I am new here but really in need of some Catholics to talk to about this. I have terrible trust issues regarding my husband and his loyality to our marriage of 15 yrs. We are not happily married and it is only in recent years that things have been tough. He returned from a deployment(military) and has not be the same since but that is not the cause of his sexual behavior issues. They have been an issue much longer.
He thinks masterbation is perfectly normal and thinks I am acting righteous and prudish to not agree with him and be understanding about him doing it. He lies about it and frequently gets angry if I bring it up. He has on occasion gone to the strip clubs and doesn’t tell me unless I somehow find out. He does use porn but sometimes tells me he is done with it until I catch him again. It isn’t a healthy relationship at all.
I have very little trust, just when I think I can trust again, I find some small detail that leads me to wonder more. He wants me to trust him, though it seems to me that is asking alot considering he has lied and does this. He gets angry with me.
He travels for weeks out of the month and is alone with his computer/tv/magazines whatever. He tells me he won’t masterbate and will wait for me when he gets home, but it just doesn’t happen.
He was raised Catholic, although doesn’t believe anything right now. We have a large family and he does attend Mass with us but does not participate, except oddly enough, he does receive communion. He does not go to confession. When he is away for work, he does not attend Mass, even when able.

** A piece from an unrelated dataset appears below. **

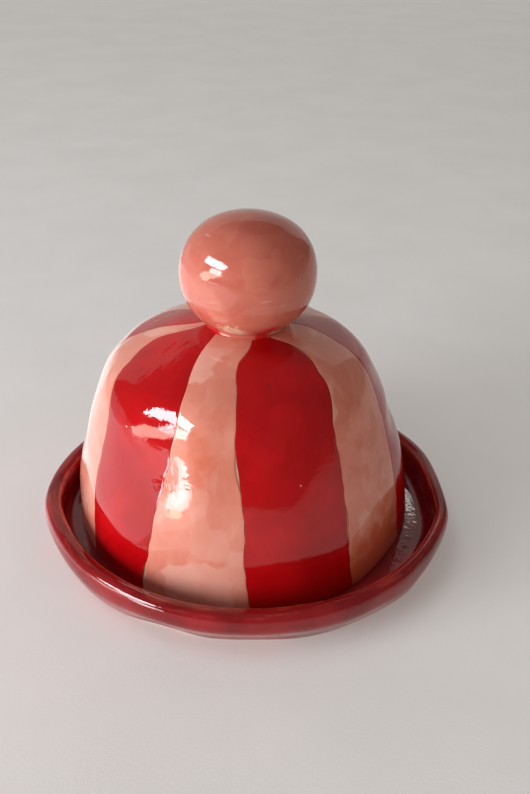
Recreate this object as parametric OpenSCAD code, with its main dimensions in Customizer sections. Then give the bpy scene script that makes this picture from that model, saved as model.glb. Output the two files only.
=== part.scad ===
// Hand-built butter dish: a shallow glazed saucer with a loose, striped, domed cover.
// The cover is lifted by the hollow clay ball luted to its crown.
// Origin: centre of the saucer's foot, on the table. +Z up, -Y the front, +X to the right.
// All sizes are in millimetres and are those of the finished, glazed piece.

/* [Saucer] */
// Widest outside diameter of the saucer
dish_d = 165; // [160:0.5:175]
// Height of the rim above the table
dish_h = 19; // [17:0.5:21]
// Thickness of the floor that the cover stands on
floor_h = 6.5; // [5.5:0.5:7.5]
// Width of the rim, from its inner edge to the widest point
rim_w = 6.6; // [6:0.1:7.2]
// Height at which the saucer is widest
widest_h = 13.5; // [13.5:0.25:14.5]
// How far the wall draws in from the widest point to the foot
foot_inset = 10; // [8:0.5:10]

/* [Cover] */
// Outside diameter of the cover where it stands on the saucer
cover_d = 136; // [130:0.5:137]
// Height of the cover's crown above the saucer's floor
cover_h = 85.7; // [80:0.1:90]
// Thickness of the clay wall
cover_wall = 5.5; // [4.5:0.5:6.5]
// Radius of the shoulder
shoulder_r = 27; // [22:1:32]
// How far the cover leans towards -X, in degrees
lean = 3.8; // [0:0.1:4]
// Where the cover stands on the floor, left to right
cover_x = -1.8; // [-2.5:0.1:1]
// Where the cover stands on the floor, front to back
cover_y = 3; // [0:0.1:3.5]

/* [Knob] */
// Width of the ball
knob_d = 52; // [48:0.5:54]
// Height of the ball above its widest point
knob_top_h = 21.6; // [20:0.1:24]
// Height of the ball's widest point above the crown
knob_rise = 19.2; // [18:0.1:20.5]
// Thickness of the ball's wall
knob_wall = 6.5; // [5:0.5:8]
// Width of the neck at its narrowest
neck_d = 27; // [26:0.5:30]
// Radius of the hollow round the neck
neck_fillet = 2.2; // [1.8:0.1:2.4]
// Diameter of the hole that vents the ball into the cover
vent_d = 4; // [3:0.5:6]

/* [Glaze] */
// Thickness of the outer glaze
glaze = 0.5; // [0.3:0.1:0.6]
// Thickness of the glaze inside the cover
lining = 0.4; // [0.3:0.1:0.6]
// Height of the bare clay left above each foot
bare = 1; // [0.5:0.1:1.5]
// Angle of bare clay between two stripes
stripe_gap = 0.35; // [0.2:0.05:1]

/* [Hidden] */
$fn = 96;

// Where each brushed stripe starts, seen from above: 0 faces the front, and the angle grows to the right.
// Red and pink take turns, red first.
stripe_starts = [-60, -27, 4, 40, 72, 110, 150, 191, 232, 270, 300];

// Saucer: the clay under the glaze
wide_r = dish_d / 2 - glaze;
rim_in_r = dish_d / 2 - rim_w + glaze;
rim_h = dish_h - glaze;
clay_floor = floor_h - glaze;
wall_r = (foot_inset * foot_inset + widest_h * widest_h) / (2 * foot_inset) - glaze;
wall_c = [wide_r - wall_r, widest_h];
lip_r = 3;
lip_c = [wide_r - lip_r, widest_h + 0.8];
edge_r = 0.9;
edge_c = [rim_in_r + edge_r, rim_h - edge_r];
// Angle at which the rounded lip runs straight on to the rim's inner edge
lip_a = asin((lip_r - edge_r) / norm(edge_c - lip_c)) + atan2(lip_c.x - edge_c.x, edge_c.y - lip_c.y);
hollow_r = 3.5;
hollow_c = [rim_in_r - hollow_r, clay_floor + hollow_r];
recess_r = 58;
recess_h = 1.2;
recess_slope = 3;

// Cover: three arcs, wall, shoulder and crown, each running into the next
cover_r = cover_d / 2 - glaze;
crown_h = cover_h - glaze;
base_a = 2;
shoulder_a = 23.5;
crown_a = 61;
crown_k = (1 - sin(crown_a)) / cos(crown_a);
side_r = (crown_h - shoulder_r * (1 - sin(shoulder_a)) - crown_k * (cover_r - shoulder_r * cos(shoulder_a)))
    / (sin(shoulder_a) - sin(base_a) - crown_k * (cos(base_a) - cos(shoulder_a)));
side_c = [cover_r - side_r * cos(base_a), -side_r * sin(base_a)];
shoulder_c = side_c + (side_r - shoulder_r) * [cos(shoulder_a), sin(shoulder_a)];
crown_r = shoulder_r + shoulder_c.x / cos(crown_a);
crown_c = [0, crown_h - crown_r];
// The wall runs on below the floor before it is cut level, because the cover leans
below = 8;
low_a = asin(sin(base_a) - below / side_r);

// Knob: it stands straight above the centre of the crown's curve, on a small level seat
knob_x = cover_x - crown_c.y * sin(lean);
crown_top = floor_h + crown_c.y * cos(lean) + crown_r;
seat_r = neck_d / 2 + 0.8;
seat_z = crown_top - crown_r + sqrt(crown_r * crown_r - seat_r * seat_r);
ball_z = crown_top + glaze + knob_rise;
ball_r = knob_d / 2 - glaze;
ball_up = knob_top_h - glaze;
// The ball is pressed on, so it touches the seat over this radius
touch_r = 9;
ball_down = (ball_z - seat_z) / sqrt(1 - pow(touch_r / ball_r, 2));
touch_a = -acos(touch_r / ball_r);
// The neck's hollow is an arc that runs on from the ball and ends on the seat
neck_r = neck_fillet + glaze;
neck_cx = neck_d / 2 + neck_fillet;
neck_a = meeting_angle(-55);
neck_c = ball_point(neck_a) + neck_r * ball_normal(neck_a);
neck_from = 180 - atan2(-ball_normal(neck_a).y, ball_normal(neck_a).x);
neck_to = 180 + asin((neck_c.y - seat_z) / neck_r);
glaze_to = 180 + asin((neck_c.y - seat_z) / neck_fillet);
// The stripes stop just short of the knob's glaze
stripe_top_r = seat_r + 0.1;

red = [0.70, 0.06, 0.09];
pink = [0.87, 0.52, 0.44];
dark_red = [0.48, 0.12, 0.14];
salmon = [0.82, 0.42, 0.36];
clay = [0.84, 0.74, 0.60];

// Points of an arc about c, from angle a to angle b
function arc(c, r, a, b, n = 8) = [for (i = [0:n]) let (t = a + (b - a) * i / n) c + r * [cos(t), sin(t)]];
function reversed(points) = [for (i = [len(points) - 1:-1:0]) points[i]];

// Where the saucer's wall is z above the table, as an angle about the centre of its curve
function wall_a(z, lift) = asin((z - widest_h) / (wall_r + lift));

// The saucer's glazed surface: up its wall, over the rim and in to the middle of the floor.
// lift raises it from the clay by the thickness of the glaze.
function dish_surface(lift) = concat(
    arc(wall_c, wall_r + lift, wall_a(bare, lift), 0, 10),
    arc(lip_c, lip_r + lift, 0, lip_a),
    arc(edge_c, edge_r + lift, lip_a, 180),
    arc(hollow_c, hollow_r - lift, 0, -90),
    [[0, clay_floor + lift]]);

// The cover's surface from below the floor to the middle of the crown, off outside the clay
function cover_surface(off) = concat(
    arc(side_c, side_r + off, low_a, shoulder_a, 12),
    arc(shoulder_c, shoulder_r + off, shoulder_a, crown_a, 10),
    arc(crown_c, crown_r + off, crown_a, 90, 10));

// A point of the ball's clay at angle a about its centre, and the way out from it
function ball_tall(a) = a > 0 ? ball_up : ball_down;
function ball_point(a) = [ball_r * cos(a), ball_z + ball_tall(a) * sin(a)];
function ball_normal(a) = let (slope = [cos(a) / ball_r, sin(a) / ball_tall(a)]) slope / norm(slope);
function ball_surface(off, a, b, n) = [for (i = [0:n])
    let (t = a + (b - a) * i / n) ball_point(t) + off * ball_normal(t)];

// The angle on the ball at which an arc about neck_cx runs on from it, found by closing in from a guess
function meeting_angle(guess, steps = 12) = steps == 0 ? guess
    : meeting_angle(-acos((neck_cx - neck_r * ball_normal(guess).x) / ball_r), steps - 1);

// A skin between two surfaces that run the same way
module skin(inner, outer, start = 0, sweep = 360) {
    rotate_extrude(angle = sweep, start = start) polygon(concat(outer, reversed(inner)));
}

// Stands its children on the saucer's floor where the cover stands, leaning as it does
module leaning() {
    translate([cover_x, cover_y, floor_h]) rotate([0, -lean, 0]) children();
}

// Stands its children on the knob's axis
module at_knob() {
    translate([knob_x, cover_y, 0]) children();
}

// Everything below a height, to cut the cover and its glaze level
module below_level(z) {
    translate([-dish_d, -dish_d, z - 40]) cube([2 * dish_d, 2 * dish_d, 40]);
}

module vent() {
    at_knob() translate([0, 0, seat_z - 20]) cylinder(d = vent_d, h = 40);
}

// Buff clay saucer, with a shallow recess inside its foot
module dish_body() {
    color(clay) rotate_extrude() polygon(concat(
        [[0, recess_h], [recess_r, recess_h], [recess_r + recess_slope, 0]],
        arc(wall_c, wall_r, wall_a(0, 0), wall_a(bare, 0), 2),
        dish_surface(0)));
}

// Dark red glaze over all of the saucer but its foot
module dish_glaze() {
    color(dark_red) skin(dish_surface(0), dish_surface(glaze));
}

// Buff clay shell of the cover, standing on a bare level edge
module cover_body() {
    color(clay) difference() {
        leaning() skin(cover_surface(-cover_wall), cover_surface(0));
        below_level(floor_h);
        at_knob() translate([0, 0, seat_z]) cylinder(r = seat_r + 1, h = 10);
        vent();
    }
}

// Glaze inside the cover
module cover_lining() {
    color(salmon) difference() {
        leaning() skin(cover_surface(-cover_wall - lining), cover_surface(-cover_wall));
        below_level(floor_h + bare);
        vent();
    }
}

// One brushed stripe of glaze, from the bare foot to the neck
module stripe(i) {
    difference() {
        leaning() skin(cover_surface(0), cover_surface(glaze),
            stripe_starts[i] - 90 + stripe_gap / 2, stripe_starts[i + 1] - stripe_starts[i] - stripe_gap);
        below_level(floor_h + bare);
        at_knob() cylinder(r = stripe_top_r, h = 2 * seat_z);
    }
}

module red_stripe(n) {
    color(red) stripe(2 * n - 2);
}

module pink_stripe(n) {
    color(pink) stripe(2 * n - 1);
}

// Hollow clay ball, vented through its foot
module knob_ball() {
    color(clay) difference() {
        at_knob() rotate_extrude() polygon(concat(
            [[0, seat_z]],
            ball_surface(0, touch_a, neck_a, 6),
            ball_surface(0, neck_a, 90, 20),
            reversed(ball_surface(-knob_wall, -90, 90, 20))));
        vent();
    }
}

// Roll of soft clay smoothed in round the joint between ball and crown
module knob_neck() {
    color(clay) at_knob() rotate_extrude() polygon(concat(
        ball_surface(0, touch_a, neck_a, 6),
        arc(neck_c, neck_r, neck_from, neck_to)));
}

// Salmon glaze over the ball and its neck
module knob_glaze() {
    color(salmon) at_knob() skin(
        concat(arc(neck_c, neck_r, neck_to, neck_from), ball_surface(0, neck_a, 90, 20)),
        concat(arc(neck_c, neck_fillet, glaze_to, neck_from), ball_surface(glaze, neck_a, 90, 20)));
}

dish_body();
dish_glaze();
cover_body();
cover_lining();
for (n = [1:5]) red_stripe(n);
for (n = [1:5]) pink_stripe(n);
knob_ball();
knob_neck();
knob_glaze();
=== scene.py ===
"""Looks of a hand-built ceramic butter dish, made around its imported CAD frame.

A dark red saucer carries a loose cover, brushed with red and pink stripes and lifted by a ball knob.
Lengths are in millimetres until a mesh is made. Angles round an axis are in degrees: 0 at the front (-Y),
growing to the right (+X).
"""

import math

import bmesh
import bpy
import numpy as np
from mathutils import Matrix, Vector


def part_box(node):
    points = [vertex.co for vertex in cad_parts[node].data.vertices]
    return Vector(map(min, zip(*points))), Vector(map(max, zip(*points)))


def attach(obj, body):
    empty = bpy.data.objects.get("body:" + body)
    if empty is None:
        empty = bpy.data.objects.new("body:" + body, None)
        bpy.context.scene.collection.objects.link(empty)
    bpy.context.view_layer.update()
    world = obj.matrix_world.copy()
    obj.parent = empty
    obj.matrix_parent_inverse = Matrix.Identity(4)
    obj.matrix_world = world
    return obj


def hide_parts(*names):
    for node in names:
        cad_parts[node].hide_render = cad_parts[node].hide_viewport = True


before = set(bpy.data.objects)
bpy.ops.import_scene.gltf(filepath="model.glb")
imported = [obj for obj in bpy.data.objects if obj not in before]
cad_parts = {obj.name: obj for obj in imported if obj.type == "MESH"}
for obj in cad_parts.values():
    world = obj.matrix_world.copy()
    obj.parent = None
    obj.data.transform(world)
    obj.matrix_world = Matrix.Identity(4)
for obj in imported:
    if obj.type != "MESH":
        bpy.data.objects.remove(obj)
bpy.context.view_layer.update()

MM = 0.001                                    # a millimetre, in metres


# ---------------------------------------------------------------- sizes from the frame

def node_box(name):
    """Lowest and highest corner of a CAD node, in millimetres."""
    low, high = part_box(name)
    return np.array(low) / MM, np.array(high) / MM


saucer_high = node_box("dish_glaze")[1]
cover_low = node_box("cover_body")[0]
neck_low, neck_high = node_box("knob_neck")
ball_low, ball_high = node_box("knob_glaze")

GLAZE = 0.5                                   # thickness of the outer glaze
LINING = 0.4                                  # thickness of the glaze inside the cover
FLOOR_Z = cover_low[2]                        # the saucer's floor, which the cover stands on
KNOB_AXIS = (neck_low[:2] + neck_high[:2]) / 2

# Saucer, as clay under its glaze
SAUCER_R = saucer_high[0] - 0.5 - GLAZE       # the rim swells and shrinks about this radius
RIM_ROOM = 0.42                               # the most that the rim may stand out along X or Y
RIM_Z = saucer_high[2] - 0.35 - GLAZE
RIM_WIDTH = 6.8
WIDEST_Z = 13.5
WALL_R = 7.0
WALL_SLOPE = 33.0                             # the wall flares straight up to its round at this angle
LIP_R = 2.6
INNER_EDGE_R = 1.8
BEVEL = 18.0                                  # the top of the rim slopes inwards at this angle
HOLLOW_R = 3.8
RECESS_R = 58.0
RECESS_Z = 1.2
RECESS_SLOPE = 3.0
BARE_INSIDE = 1.0                             # bare clay between the cover's foot and the glaze inside it
BARE_OUTSIDE = 0.35                           # on the outside the glaze ran down nearly to each foot

# Cover, in a frame that stands on the floor and leans with it
LEAN = math.radians(3.8)
FOOT_R = 67.5
CROWN_Z = 85.2
WALL = 5.5
SHOULDER_R = 27.0
FOOT_ANGLE, SHOULDER_ANGLE, CROWN_ANGLE = 2.0, 23.5, 61.0
BELOW = 8.0                                   # the wall runs on below the floor, then is cut level

# Knob
BALL_R = (ball_high[0] - ball_low[0]) / 2 - GLAZE - 0.7
BALL_TOP = ball_high[2] - GLAZE - 0.3
BALL_UP, BALL_DOWN = 21.1, 22.3
SQUARENESS = 0.03                             # how much fuller than an ellipse the ball is
TOUCH_ANGLE = -69.0                           # the ball rests on the crown at this angle below its middle
NECK_FILLET = 1.3
BALL_WALL = 6.5
VENT_R = 2.0
SEAT_R = 15.4                                 # the stripes stop here, about the knob's axis


# ---------------------------------------------------------------- outlines

def polar(radius, angles):
    """Points on a circle, angles in degrees."""
    a = np.radians(angles)
    return radius * np.stack([np.cos(a), np.sin(a)], -1)


def arc(centre, radius, start, end, count=24):
    return np.asarray(centre) + polar(radius, np.linspace(start, end, count))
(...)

I’ve prayed about this for years and want to have faith that it will be ok in God’s time. The sexual side of this has been going on almost as long as I’ve known him though, probably not constantly though. I believed him when he said he wouldn’t do it back when we got married but apparently he has not stopped and goes back to it. When asked, he says he is not addicted. Claims not to do it much or at all when he is home. Not sure I buy that, it could just be me not trusting.

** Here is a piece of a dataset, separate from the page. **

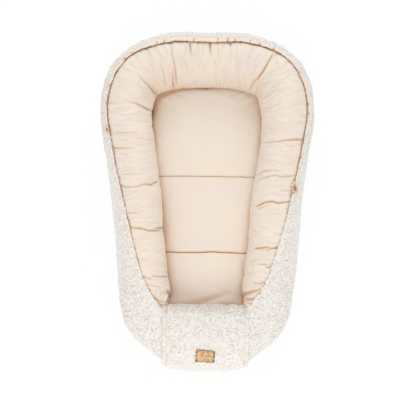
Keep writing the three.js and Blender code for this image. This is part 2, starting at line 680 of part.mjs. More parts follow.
for (const [side, name] of [[1, "head"], [-1, "foot"]]) {
  const tapeMiddle = ZIP_PLACE + side * (tapeInner + ZIP_TAPE_WIDTH / 2);
  const tapeLength = 2 * (slotEnd - LAYER_GAP);
  place("zip_tape_" + name, box(tapeLength, ZIP_TAPE_WIDTH, ZIP_TAPE, 0, tapeMiddle, chainMiddle), tape);
  place("zip_teeth_" + name, teethRow(side), nickel);
}
const stopMiddle = zipHalf + LAYER_GAP + STOP_LENGTH / 2;
for (const [side, name] of [[1, "closed"], [-1, "open"]]) {
  const stopWidth = 2 * (tapeInner - LAYER_GAP);
  const stop = box(STOP_LENGTH, stopWidth, SLIDER_RISE, side * stopMiddle, ZIP_PLACE, chainMiddle);
  place("zip_stop_" + name, stop, nickel);
}

const wasm = await Module();
wasm.setup();
function solid(geometry) {
  const bare = geometry.clone();
  bare.deleteAttribute("normal");
  bare.deleteAttribute("uv");
  const merged = mergeVertices(bare, 1e-4);
  const triVerts = new Uint32Array(merged.index.array);
  return new wasm.Manifold(new wasm.Mesh({ numProp: 3, vertProperties: merged.attributes.position.array, triVerts }));
}
function geometryOf(made) {
  const mesh = made.getMesh();
  const geometry = new THREE.BufferGeometry();
  geometry.setAttribute("position", new THREE.BufferAttribute(new Float32Array(mesh.vertProperties), 3));
  geometry.setIndex(new THREE.BufferAttribute(new Uint32Array(mesh.triVerts), 1));
  return geometry;
}
const lowerPlate = chainMiddle - SLIDER_RISE / 2 - SLIDER_PLATE / 2;
const pullHeight = chainMiddle - SLIDER_RISE / 2 - SLIDER_PLATE - ZIP_CLEARANCE - PULL_THICKNESS / 2;
const bailHeight = pullHeight - PULL_THICKNESS / 2 - ZIP_CLEARANCE - BAIL_BAR / 2;
function zipSlider() {
  const upperPlate = chainMiddle + SLIDER_RISE / 2 + SLIDER_PLATE / 2;
  const plates = [upperPlate, lowerPlate].map((z) => solid(box(SLIDER_LENGTH, SLIDER_WIDTH, SLIDER_PLATE, 0, 0, z)));
  const wedgeHeight = SLIDER_RISE + SLIDER_PLATE;
  const wedge = solid(box(SLIDER_LENGTH - SLIDER_WIDTH / 2, ZIP_WEDGE, wedgeHeight, 0, 0, chainMiddle));
  const bail = solid(box(BAIL_SPAN, BAIL_WIDTH, BAIL_BAR, 0, 0, bailHeight));
  const legHeight = lowerPlate - bailHeight;
  const legMiddle = bailHeight + legHeight / 2;
  const legs = [-1, 1].map((side) => {
    const x = side * (BAIL_SPAN - BAIL_BAR) / 2;
    return solid(box(BAIL_BAR, BAIL_WIDTH, legHeight, x, 0, legMiddle));
  });
  const made = [plates[1], wedge, bail, ...legs].reduce((sum, piece) => sum.add(piece), plates[0]);
  return geometryOf(made).translate(sliderAt, ZIP_PLACE, 0);
}
function zipPull() {
  const middle = -PULL_LENGTH / 2 + PULL_THICKNESS / 2;
  const plate = solid(box(PULL_LENGTH, PULL_WIDTH, PULL_THICKNESS, middle, 0, 0));
  const eyeWidth = BAIL_WIDTH + 2 * ZIP_CLEARANCE;
  const eyeMiddle = -PULL_THICKNESS / 2 - PULL_EYE / 2;
  const eye = solid(box(PULL_EYE, eyeWidth, 2 * PULL_THICKNESS, eyeMiddle, 0, 0));
  return geometryOf(plate.subtract(eye)).translate(sliderAt, ZIP_PLACE, pullHeight);
}
place("zip_slider", zipSlider(), nickel);
place("zip_pull", zipPull(), nickel);

export default lounger;
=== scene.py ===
# An infant lounger: a soft cotton roll bent into a nest, with a curly pile outside and a quilted pad.
import itertools
import math
import bpy
import numpy as np
from mathutils import Matrix, Vector


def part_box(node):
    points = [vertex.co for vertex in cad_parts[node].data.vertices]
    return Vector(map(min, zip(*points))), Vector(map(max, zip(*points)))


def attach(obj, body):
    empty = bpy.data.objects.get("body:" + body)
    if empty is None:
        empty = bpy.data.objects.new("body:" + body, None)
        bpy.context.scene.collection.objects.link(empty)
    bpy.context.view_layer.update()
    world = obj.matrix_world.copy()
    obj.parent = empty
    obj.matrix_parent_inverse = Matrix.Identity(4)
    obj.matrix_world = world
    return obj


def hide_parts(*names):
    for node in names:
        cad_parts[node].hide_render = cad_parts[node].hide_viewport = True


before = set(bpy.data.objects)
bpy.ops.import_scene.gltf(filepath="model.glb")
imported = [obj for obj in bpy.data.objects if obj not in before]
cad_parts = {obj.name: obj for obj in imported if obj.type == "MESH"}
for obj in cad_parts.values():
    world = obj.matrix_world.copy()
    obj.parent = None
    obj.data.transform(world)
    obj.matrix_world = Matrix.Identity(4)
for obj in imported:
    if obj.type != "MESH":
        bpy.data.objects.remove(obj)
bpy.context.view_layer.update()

# The camera stands over the foot end and looks down along the nest, level with nothing but its own
# slight tilt to the left, with a long lens as for a catalogue picture.
view_target = Vector((0, -0.0395, 0.060))
view_distance = 2.6
view_elevation = math.radians(65)
view_tilt = math.radians(0.5)
picture_width = 416
focal_pixels = 1058
centre_shift_pixels = 1.5
back = Vector((0, -math.cos(view_elevation), math.sin(view_elevation)))
level_right = Vector((1, 0, 0))
level_up = back.cross(level_right)
right = level_right * math.cos(view_tilt) + level_up * math.sin(view_tilt)
up = level_up * math.cos(view_tilt) - level_right * math.sin(view_tilt)
bpy.ops.object.camera_add(location=view_target + back * view_distance)
camera = bpy.context.object
camera.matrix_world = Matrix((
    (right.x, up.x, back.x, camera.location.x),
    (right.y, up.y, back.y, camera.location.y),
    (right.z, up.z, back.z, camera.location.z),
    (0, 0, 0, 1),
))
camera.data.sensor_width = 36
camera.data.lens = camera.data.sensor_width * focal_pixels / picture_width
camera.data.shift_x = centre_shift_pixels / picture_width
bpy.context.scene.camera = camera
bpy.context.scene.view_settings.view_transform = "Standard"


# The studio: a white sweep, one large soft lamp over the foot end, a weaker one over the head, and
# white light from all round. The floor shows white and keeps a faint shadow.
class Wire:
    """One output in a material's nodes. A sum, difference or product of wires adds its Math node."""

    def __init__(self, finish, socket):
        self.finish = finish
        self.socket = socket

    def worked(self, operation, other):
        return self.finish.node("Math", {"operation": operation}, {0: self, 1: other})

    def __add__(self, other):
        return self.worked("ADD", other)

    def __sub__(self, other):
        return self.worked("SUBTRACT", other)

    def __mul__(self, other):
        return self.worked("MULTIPLY", other)


class Finish:
    """A material. Constants go on its own surface node, and node() adds whatever feeds it."""

    def __init__(self, name, surface="BsdfPrincipled", **constants):
        self.material = bpy.data.materials.new(name)
        self.material.use_nodes = True
        self.tree = self.material.node_tree
        self.tree.nodes.clear()
        self.surface = self.tree.nodes.new("ShaderNode" + surface)
        output = self.tree.nodes.new("ShaderNodeOutputMaterial")
        self.tree.links.new(self.surface.outputs[0], output.inputs["Surface"])
        for socket, value in constants.items():
            self.feed(self.surface.inputs[socket.replace("_", " ").title()], value)

    def feed(self, socket, value):
        if isinstance(value, Wire):
            self.tree.links.new(value.socket, socket)
        elif hasattr(value, "__len__") and socket.type == "RGBA":
            socket.default_value = (*value[:3], 1)
        else:
            socket.default_value = value

    def node(self, kind, settings=None, values=None, output=0):
        made = self.tree.nodes.new("ShaderNode" + kind)
        for setting, value in (settings or {}).items():
            setattr(made, setting, value)
        for socket, value in (values or {}).items():
            self.feed(made.inputs[socket], value)
        return Wire(self, made.outputs[output])

    def blend(self, share, first, second):
        """The first colour where the share is 0, and the second where it is 1."""
        node = self.node("Mix", {"data_type": "RGBA"}).socket.node
        colours = [s for s in node.inputs if s.type == "RGBA"]
        self.feed(node.inputs[0], share)
        self.feed(colours[0], first)
        self.feed(colours[1], second)
        return Wire(self, next(s for s in node.outputs if s.type == "RGBA"))

    def place(self):
        """Where each point lies in the object's own space."""
        return self.node("TexCoord", output=3)

    def mark(self, name):
        """A number that the piece's points carry."""
        return self.node("Attribute", {"attribute_name": name}, output=2)

    def spread_over(self, value, low, high):
        """0 where the value is low and 1 where it is high."""
        return self.node("MapRange", None, {"Value": value, "From Min": low, "From Max": high})

    def noise(self, place, scale, detail=2, roughness=0.5):
        cloud = {"Vector": place, "Scale": scale, "Detail": detail, "Roughness": roughness}
        return self.node("TexNoise", None, cloud)

    def bump(self, height, strength, distance):
        bumped = {"Height": height, "Strength": strength, "Distance": distance}
        self.set("Normal", self.node("Bump", None, bumped))

    def set(self, socket, value):
        self.feed(self.surface.inputs[socket], value)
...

I just don’t know what to do. I am in a bad relationship, Catholic(though not married in a church) and this is just one of many things effecting our family. I don’t feel comfortable with my husband and really resent him. I am the bad guy in our house for not trusting him. He always manages to turn it on me and my righteousness. He attacks my beliefs and wants me to defend them. I want to and do, although sometimes for me, trusting in the churches rules or ways isn’t always clear as to why I do it, it is just something I do as a Catholic. I know I need to learn more (and am constantly) to defend myself better but this is my husband for goodness sake!!!
If nothing else, will you pray for us? I am open to advice, things can’t get much worse right now. I am home alone, with all the kids, and of course, not feeling very trusting. I apologize if this is rambling as my thoughts are scattered and this isn’t easy to talk about. Thank you.